If all the parcels on the Senator Tuckers bill were de-annexed, how would that really effect Wesley Chapel?
Initially, Wesley Chapel will suffer a revenue loss, both from a reduction in ad valorem property taxes, utility franchise fees it collects and sales tax.
In the long term, the damage will be to the continuity of the town’s land use planning and master plan, falling prey to the political winds that influence County Commissioner zoning decisions. All those 900 plus acres would be figurative donut holes in Wesley Chapel’s land use map. Wesley Chapels tax paying residents would have very little influence in what the county could or would permit on those parcels.

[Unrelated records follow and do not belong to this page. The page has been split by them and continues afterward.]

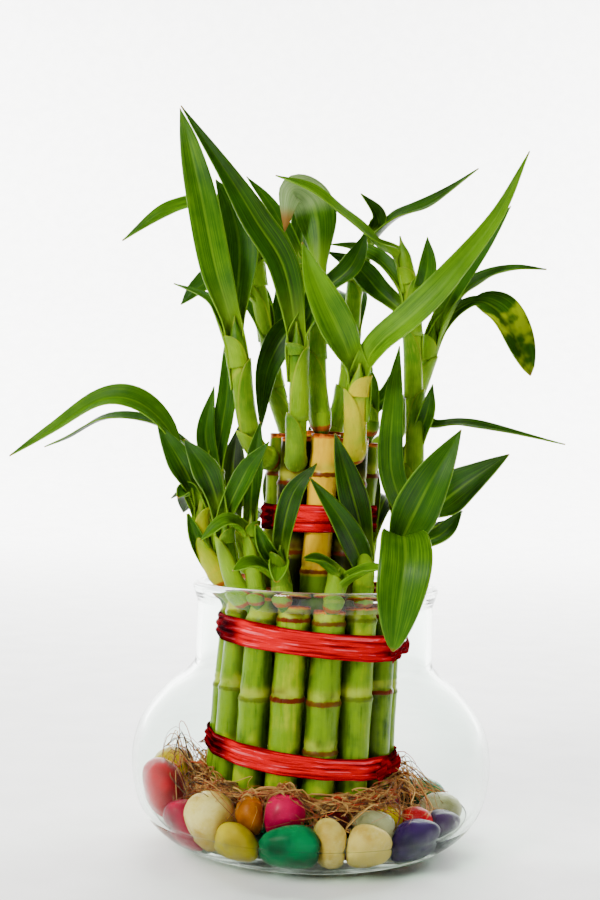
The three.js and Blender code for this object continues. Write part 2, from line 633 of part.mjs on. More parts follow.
// The inner canes' shoots, one list for each cane from the front round by the right.
const INNER_SHOOTS = [
  [
    {
      stem: [[1, -11, 121], [-1, -9.5, 142], [-2, -7, 164], [-2, -5, 176]],
      leaves: [
        {
          line: [[-2, -5, 172], [-2, -3, 187], [-4.5, -3, 197.5], [-10.5, -7, 199.5], [-12.5, -10, 187]],
          width: 12.5,
          face: TO_BACK,
        },
        { line: [[-2, -6, 168], [8, -3, 178], [13, 3, 190]], width: 7, face: TO_FRONT },
      ],
    },
  ],
  [
    {
      stem: [[10, -9.5, 115], [10.5, -15, 124], [10.5, -18, 136], [11, -19, 147]],
      radius: [3.3, 3],
      leaves: [
        {
          line: [[11, -19, 143], [7, -22.5, 151], [2, -25.5, 160], [-3, -27, 170], [-7, -26, 181]],
          width: 10.5,
          face: TO_FRONT,
        },
        {
          line: [
            [11, -19, 143], [16, -23.5, 152], [26, -26.5, 161],
            [36, -26, 172], [50, -21, 191], [60, -15, 212],
          ],
          width: 9,
          face: [-0.4, -1, 0.4],
        },
      ],
    },
  ],
  [
    {
      stem: [[14, -0.5, 121], [15.5, -3, 130], [15.5, -3, 137]],
      leaves: [
        { line: [[15.5, -3, 133], [15, -6, 140], [14, -6.5, 147]], width: 5.5, face: TO_FRONT },
        { line: [[15.5, -3, 134], [21, 3, 140], [24, 3, 150]], width: 5, face: TO_FRONT },
      ],
    },
  ],
  [
    {
      stem: [[11, 9, 119], [23, 10, 126], [30, 9, 140], [33.5, 8, 152], [35.5, 7, 163]],
      leaves: [
        {
          line: [[35.5, 7, 159], [41.5, 3, 170], [50, 1, 176], [59, -3, 178.5], [68, -5, 178.5]],
          width: 7,
          face: [0, -0.6, 1],
        },
        {
          line: [[35.5, 7, 158], [40, 6, 165], [47, 4, 169], [53, 2, 167], [58.5, 0, 160], [64.5, -2, 146]],
          width: 14,
          face: [0.4, -1, 0.6],
          stalk: 0.4,
          blunt: 0.6,
        },
        { line: [[35.5, 7, 161], [42, -1, 175], [49, -6, 186], [56, -8, 197]], width: 5.5, face: TO_FRONT },
        {
          line: [[28, 9.5, 134], [36, 4, 130], [44, 1, 130.5], [55, -2, 129], [75, -6, 125]],
          width: 6,
          face: [0, -0.5, 1],
        },
      ],
    },
  ],
  [
    {
      stem: [[2, 13, 121], [8, 17, 140], [10, 18, 168], [13, 15.5, 190]],
      leaves: [
        {
          line: [[13, 15.5, 188], [22, 9, 195], [34, 5, 200], [47, 0, 210]],
          width: 9.5,
          face: [-0.2, -0.6, 1],
        },
        { line: [[13, 15.5, 187], [17, 12, 196], [11, 8, 203]], width: 5, face: [0, -1, 0.6] },
        { line: [[10, 17, 160], [9, 32, 174], [6, 47, 168]], width: 11 },
        { line: [[8, 17, 140], [14, 25, 148], [16, 34, 146]], width: 9, face: TO_FRONT },
      ],
    },
  ],
  [
    {
      stem: [[-7, 9, 121], [-14, 11, 140], [-19, 9, 165], [-23, 5, 188]],
      leaves: [
        {
          line: [[-23, 5, 185], [-34, 2, 196.5], [-42, 0, 196], [-51, -3, 192], [-62, -6, 183.5]],
          width: 9,
          face: [0, -0.8, 1],
        },
        {
          line: [[-19.5, 8.5, 168], [-31, 3, 175], [-38, 0, 171], [-44, -2, 165]],
          width: 8.5,
          face: [0, -1, 0.8],
        },
        { line: [[-18, 9.5, 158], [-26, 24, 176], [-32, 42, 176]], width: 11 },
        { line: [[-16, 10.5, 150], [-13, 16, 166], [-14, 17, 180]], width: 7, face: TO_FRONT },
      ],
    },
  ],
  [
    {
      stem: [[-11, -1, 116], [-18, -6, 120], [-22, -10, 128], [-25, -11, 146], [-27, -11, 161]],
      radius: [3.3, 2.6],
      leaves: [
        {
          line: [[-27, -11.5, 157], [-32.5, -15, 174], [-37.3, -16, 195], [-41.5, -14, 211], [-45, -11, 223]],
          width: 9.3,
          face: TO_FRONT,
        },
        {
          line: [[-27, -10.5, 156], [-26, -6, 180], [-29, -4, 194], [-34, -6, 203]],
          width: 11,
          face: TO_FRONT,
        },
        {
          line: [[-26.5, -11, 152], [-31, -9, 162], [-36, -7, 167], [-46, -5, 171]],
          width: 3.5,
          face: [0, -1, 1],
        },
      ],
    },
  ],
  [
    {
      stem: [[-7.5, -10, 115], [-7, -15.5, 121], [-7, -17, 138], [-8, -17, 159]],
      radius: [3.1, 2.5],
      leaves: [
        {
          line: [[-8, -17, 155], [-12.3, -20, 174.5], [-21, -21.5, 188], [-30, -21, 202], [-44, -18.5, 221.8]],
          width: 9,
          face: TO_FRONT,
        },
        { line: [[-8, -17, 154], [-3.5, -17, 164], [-4, -15, 173]], width: 6, face: TO_FRONT },
      ],
    },
  ],
];

const CENTRE_SHOOTS = [
  {
    stem: [[1, 2, 122], [-3, 6, 146], [-6, 8, 170], [-8, 8, 184]],
    leaves: [
      { line: [[-8, 8, 181], [-16, 5, 196], [-25, 2, 206]], width: 4.5, face: TO_FRONT },
      { line: [[-8, 8, 180], [-6, 17, 200], [-8, 27, 212]], width: 9, face: TO_FRONT },
      {
        line: [[-5, 7.5, 163], [-11, 4, 158], [-17, 3, 145], [-18.5, 2, 127]],
        width: 9,
        face: [0, -1, 0.6],
      },
    ],
  },
];

const SHOOT_RADIUS = [3, 2.1]; // at the foot and at the tip

function leafyCane(cane, shoots) {
  const pieces = [solidOf(caneGeometry(cane))];
  for (const { stem, leaves, radius = SHOOT_RADIUS } of shoots) {
    pieces.push(stemSolid(stem, ...radius, 5, Math.max(3, stem.length)));
    pieces.push(...leaves.map(leafSolid));
  }
  return geometryOf(fuse(pieces));
}

const bamboo = () => finish(0x6f9a22, 0.45);
const OUTER_NODES = [47, 70.5]; // heights of the rings round an outer cane

OUTER_TOPS.forEach((top, k) => {
  const cane = {
    azimuth: outerAzimuth(k),
    ring: OUTER_RING_RADIUS,
    radius: OUTER_CANE_RADIUS,
    top,
    nodes: k === 0 ? [33, ...OUTER_NODES] : OUTER_NODES.map((height) => height + (k % 3) * 0.8),
    stance: OUTER_STANCE,
  };
  const number = String(k + 1).padStart(2, '0');
  addMesh(`cane_outer_${number}`, leafyCane(cane, OUTER_SHOOTS[k]), bamboo());
});

for (let k = 0; k < INNER_CANES; k += 1) {
  const cane = {
    azimuth: innerAzimuth(k),
    ring: INNER_RING_RADIUS,
    radius: INNER_CANE_RADIUS,
    top: INNER_TOP - (k % 3),
    nodes: k % 2 === 0 ? [84.6, 113.5] : [90, 111],
    stance: INNER_STANCE,
  };
  addMesh(`cane_inner_${k + 1}`, leafyCane(cane, INNER_SHOOTS[k]), bamboo());
}

const centreCane = {
  azimuth: 0,
  ring: 0,
  radius: CENTRE_CANE_RADIUS,
  top: INNER_TOP + 1,
  nodes: [90],
  stance: INNER_STANCE,
};
addMesh('cane_centre', leafyCane(centreCane, CENTRE_SHOOTS), bamboo());

// Ribbons: bands with a gathered outer face, tied round the tiers

const RIBBONS = [
  { name: 'ribbon_lower', height: 29.7, tilt: -0.1, wide: 6.5, outer: true, knot: -32 },
  { name: 'ribbon_middle', height: 65, tilt: -0.09, wide: 7.6, outer: true, knot: -26 },
  { name: 'ribbon_upper', height: 100.6, tilt: 0, wide: 8, outer: false, knot: -60 },
];
const RIBBON_SIDES = { outer: 2 * OUTER_CANES, inner: 2 * INNER_CANES };

function ribbonSolid({ height, tilt, wide, outer, knot }) {
  const sides = outer ? RIBBON_SIDES.outer : RIBBON_SIDES.inner;
  const canes = outer ? OUTER_RING_RADIUS + OUTER_CANE_RADIUS : INNER_RING_RADIUS + INNER_CANE_RADIUS;
  const inner = (canes + GAP) / Math.cos(Math.PI / sides);
  const folds = [0.6, 1.2, 0.75, 1.1]; // share of the thickness up the outer face
  const face = folds.map((share, i) => [
    inner + RIBBON_THICKNESS * share,
    wide * (i / (folds.length - 1) - 0.5),
  ]);
  const profile = [[inner, -wide / 2], ...face, [inner, wide / 2], [inner, -wide / 2]];
  const points = profile.map((p) => new THREE.Vector2(...p));
  const band = new THREE.LatheGeometry(points, sides, Math.PI / sides).rotateX(Math.PI / 2);
  const tie = new THREE.IcosahedronGeometry(1, 0).scale(1.5, 2.7, wide * 0.45);
  tie.translate(inner + RIBBON_THICKNESS, 0, 0).rotateZ(rad(knot));
  const place = (p) => {
    p.z += height + tilt * p.x;
    leaning(outer ? OUTER_STANCE : INNER_STANCE)(p);
  };
  const tails = [-1, 1].map((side) => {
    const line = [
      [inner + 1, 0, 0],
      [inner + 2.4, side * 3.4, side * 0.6],
      [inner + 1.9, side * 7, side * 1.8],
    ].map((p) => vec(...p).applyAxisAngle(UP, rad(knot)).toArray());
    const facing = vec(1, 0, 0).applyAxisAngle(UP, rad(knot)).toArray();
    return stripGeometry(line, 3.4, facing);
  });
  return fuse([band, tie, ...tails].map((shape) => solidOf(moveVertices(shape, place))));
}

// A flat strip of even width along a line, looking one way.
function stripGeometry(line, width, facing) {
  const curve = smooth(line);
  const strip = new THREE.BoxGeometry(width, 1, BLADE_THICKNESS, 1, 3, 1);
  return moveVertices(strip, (p) => {
    const { at, across, out } = frameOn(curve, p.y + 0.5, vec(...facing));
    const [x, z] = [p.x, p.z];
    p.copy(at).addScaledVector(across, x).addScaledVector(out, z);
  });
}

for (const ribbon of RIBBONS) {
  addMesh(ribbon.name, geometryOf(ribbonSolid(ribbon)), finish(0xd0101c, 0.35));
}

// Roots: a collar round the canes' feet that lies on the pebbles, with strands out of it

const ROOT_RING_RADIUS = 30.95;
const ROOT_RING_THICKNESS = 1.1;
const ROOT_STATIONS = 40;
const STRAND_RADIUS = 0.5;
const STRANDS = 32;

function rootRing() {
  const ring = new THREE.TorusGeometry(
    ROOT_RING_RADIUS,
    ROOT_RING_THICKNESS,
    5,
    ROOT_STATIONS,
  );
  return moveVertices(ring, (p) => {
    p.z += ringHeight(Math.atan2(p.y, p.x));
    leaning(OUTER_STANCE)(p);
  });
}

const ringHeights = Array.from({ length: ROOT_STATIONS }, (_, i) => {
  const angle = (i / ROOT_STATIONS) * 2 * Math.PI;
  const x = FOOT_SHIFT + ROOT_RING_RADIUS * Math.cos(angle);
  const top = topNear(x, ROOT_RING_RADIUS * Math.sin(angle), 2);
  return Math.max(top, FOOT_HEIGHT) + GAP + ROOT_RING_THICKNESS;
});

// Height of the collar's middle at an angle: the most that is needed at a station or its neighbours.
function ringHeight(angle) {
  const turn = THREE.MathUtils.euclideanModulo(angle / (2 * Math.PI), 1);
  const station = Math.round(turn * ROOT_STATIONS);
  const near = [-1, 0, 1].map((step) => ringHeights[(station + step + ROOT_STATIONS) % ROOT_STATIONS]);
  return Math.max(...near);
}

// A repeatable stream of numbers from 0 to 1.
function seeded(seed) {
  let state = seed;
  return () => {
    state = (state * 1664525 + 1013904223) % 4294967296;
    return state / 4294967296;
  };
}

// A strand that leaves the collar at an angle and runs outward over the pebbles.
function strandPoints(angle, length, drift, lift) {
  const points = [0, 1, 2, 3].map((step) => {
    const share = step / 3;
    const turn = angle + drift * share;
    const out = ROOT_RING_RADIUS + length * share;
    const x = FOOT_SHIFT + out * Math.cos(turn);
    const y = out * Math.sin(turn);
    const hump = lift * Math.sin(Math.PI * share * 0.8);
    return [x, y, Math.max(topNear(x, y, 2.4), FOOT_HEIGHT - 6) + GAP + STRAND_RADIUS + 0.5 + hump];
  });
  points[0][2] = ringHeight(angle);
  return points;
}

function rootSolid() {
  const random = seeded(7);
  const strands = Array.from({ length: STRANDS }, (_, i) => {
    const angle = ((i + random() * 0.8) / STRANDS) * 2 * Math.PI;
    const length = 5 + 8 * random();
    const drift = (random() - 0.5) * 0.9;
    return stemSolid(
      strandPoints(angle, length, drift, 1 + 7 * random() ** 2),
      STRAND_RADIUS,
      STRAND_RADIUS * 0.7,
      3,
      3,
    );
  });
  return fuse([solidOf(rootRing()), ...strands]);
}

addMesh('roots', geometryOf(rootSolid()), finish(0xa5733c, 0.9));

export default part;
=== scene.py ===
"""The looks of a lucky bamboo tower in a round glass bowl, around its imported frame.

Metres, +Z up, origin at the middle of the bowl's flat underside, front towards -Y.
Sizes that are written in millimetres go through MM. The part's own driving sizes keep their names.
"""

import math
import random
from collections import namedtuple

import bpy
import numpy as np
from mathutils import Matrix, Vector
from mathutils.bvhtree import BVHTree


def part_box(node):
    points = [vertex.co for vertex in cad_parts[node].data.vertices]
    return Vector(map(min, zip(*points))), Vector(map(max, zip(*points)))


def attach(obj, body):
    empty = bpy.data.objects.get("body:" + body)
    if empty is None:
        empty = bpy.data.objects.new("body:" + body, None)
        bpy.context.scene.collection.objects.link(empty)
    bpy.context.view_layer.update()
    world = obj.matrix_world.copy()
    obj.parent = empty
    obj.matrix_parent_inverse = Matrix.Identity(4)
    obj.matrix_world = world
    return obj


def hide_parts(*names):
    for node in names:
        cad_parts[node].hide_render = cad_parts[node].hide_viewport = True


MM = 0.001

# Camera

CAMERA_PLACE = (-0.0058, -0.4, 0.115)
CAMERA_LENS = 51.6
CAMERA_ROLL = math.radians(1.6)
SENSOR_WIDTH = 36
HORIZON_SHIFT = 20 / 900  # the horizon lies this share of the picture's height under its middle

camera_data = bpy.data.cameras.new("camera")
camera_data.lens = CAMERA_LENS
camera_data.sensor_width = SENSOR_WIDTH
camera_data.shift_y = HORIZON_SHIFT
camera = bpy.data.objects.new("camera", camera_data)
camera.location = CAMERA_PLACE
camera.rotation_euler = (math.pi / 2, -CAMERA_ROLL, 0)
bpy.context.scene.collection.objects.link(camera)
bpy.context.scene.camera = camera

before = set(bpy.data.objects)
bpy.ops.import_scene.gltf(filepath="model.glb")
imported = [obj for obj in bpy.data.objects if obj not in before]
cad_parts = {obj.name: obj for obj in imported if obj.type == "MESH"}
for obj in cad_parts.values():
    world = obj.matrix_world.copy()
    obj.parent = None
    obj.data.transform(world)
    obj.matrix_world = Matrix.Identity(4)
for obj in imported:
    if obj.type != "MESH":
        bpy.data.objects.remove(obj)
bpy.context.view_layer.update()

# Driving sizes, in millimetres, as in the part

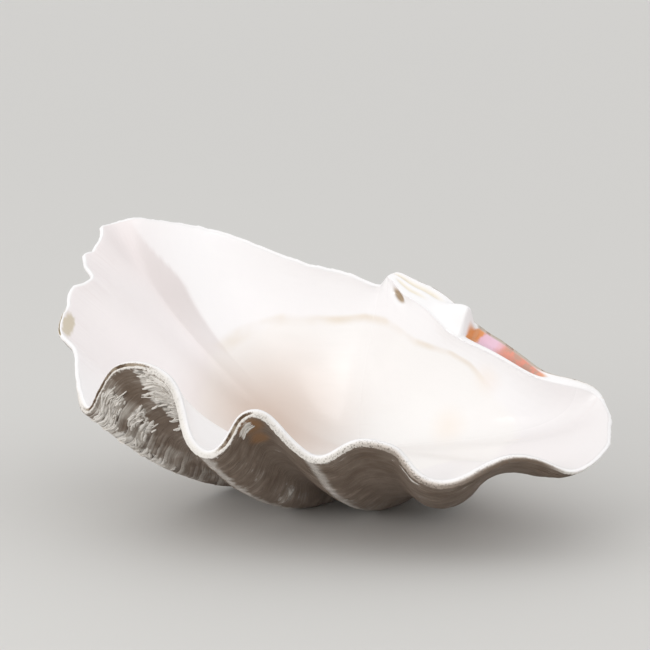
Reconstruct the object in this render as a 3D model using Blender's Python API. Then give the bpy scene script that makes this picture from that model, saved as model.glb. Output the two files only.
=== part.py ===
"""Giant clam shell: the right valve of a giant clam, lying on its ribs with the hollow side up.

The valve grew as one piece and is one closed solid. Its outside is a growth spiral: going back in
age, the wavy rim shrinks towards the beak and turns about the hinge. Its inside is a smooth bowl
that the waves of the rim fade into. Outside and inside meet in the edge of the rim, and beside the
beak in the broad hinge plate with its tooth and its ligament pit.

The valve is shaped in its own frame, in millimetres, with the beak at the origin: "along" runs on
the hinge to the rear end, "out" from the hinge across the opening, and "up" out of the hollow. It is
then laid down as it rests, with the middle of the underside of its box at the world's origin.
"""
import math

import bmesh
import bpy
import numpy as np
from mathutils import Euler

MM = 0.001

# The rim as it is walked from the rear end past the ribs to the front end and back along the hinge:
# along, out, and up from the rim's mean plane.
RIM = (
    # rear end, slightly chipped
    (157, 22, -3), (172, 33, -3), (191, 62, -3),
    # rib A
    (195, 89, -4), (190, 102, -5), (177, 113, 1),
    # fold between ribs A and B, then rib B
    (161, 129, 6), (150, 146, 1), (142, 161, -6), (132, 171, -9), (119, 177, -5),
    # fold between ribs B and C, then rib C
    (105, 178, 4), (95, 184, 9), (82, 194, 10), (72, 202, 3), (60, 209, -8), (50, 214, -5),
    # fold between ribs C and D, then rib D
    (38, 219, 5), (25, 222, 14), (16, 228, 17), (9, 235, 12), (5, 243, -3), (1, 254, -12),
    # high fold between ribs D and E
    (-12, 256, -8), (-27, 249, 3), (-42, 244, 17), (-59, 247, 24), (-74, 255, 24), (-87, 261, 14),
    # rib E, the lowest lobe
    (-98, 265, -10), (-106, 264, -25), (-120, 257, -24), (-136, 246, -14), (-147, 238, -8),
    # small cupped lobe and the notch before rib F
    (-165, 234, -6), (-175, 225, -4), (-182, 212, 0), (-188, 199, 4), (-190, 182, 8),
    # ribs F and G at the front end
    (-211, 167, 4), (-220, 154, 3), (-226, 138, 6), (-235, 118, 3), (-228, 105, 3), (-219, 92, 6),
    # back margin, thin and gently waved
    (-202, 76, 6), (-177, 63, 4), (-144, 54, 2), (-102, 43, 0), (-69, 31, 0), (-44, 23, 0),
    # lip of the beak
    (-39, 15, 9), (-23, 12, 9), (-8, 9, 7), (12, 9, 4),
    # lip of the ligament pit
    (40, 12, 0), (70, 17, 0), (105, 25, 0), (121, 26, 0), (140, 23, 0),
)
RIM_PLANE = 11.0            # height of the rim's mean plane over the beak
MEAN_WAVES = 5              # waves round the rim that its smooth mean still has
WALL_WAVES, WALL_DEPTH = 4, 0.9 # waves round the wall of the bowl from this depth on
FLOOR_WAVES = 2             # waves round the bowl that still reach its floor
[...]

A great example of what could happen has already happened in Wesley Chapel!
Have you seen that monstrosity of electric substation across from the Stonegate subdivision? Well the power company first applied to the town for a permit to build a larger substation on the other corner opposite the garage property. After days of testimony by the utility and opposition, the Wesley Chapel Council turned down the permit due to the failure of the substation plans to meet the findings of fact under a “quasi-judical” permitting procedure.
Much the surprise of the Town Council and Stonegate homeowners, the power company purchased the lot on the other side of the road and announced plans to build the substation.
You see the lot on the other side was a “donut-hole”, under Union County zoning, and a use by right for a power substation, meaning the power company only had to file a site plan with the county and obtain a zoning permit — a simple matter.
Regardless of your viewpoint on the value or need of a substation, the will of the local community was circumvented.
There are many instances of use by right in Union County zoning that bypass the local community and don’t require legislative decisions to permit.
What should the town do?
Simply put, considering the downside — whatever Sen. Tucker and Representative Horn say to do.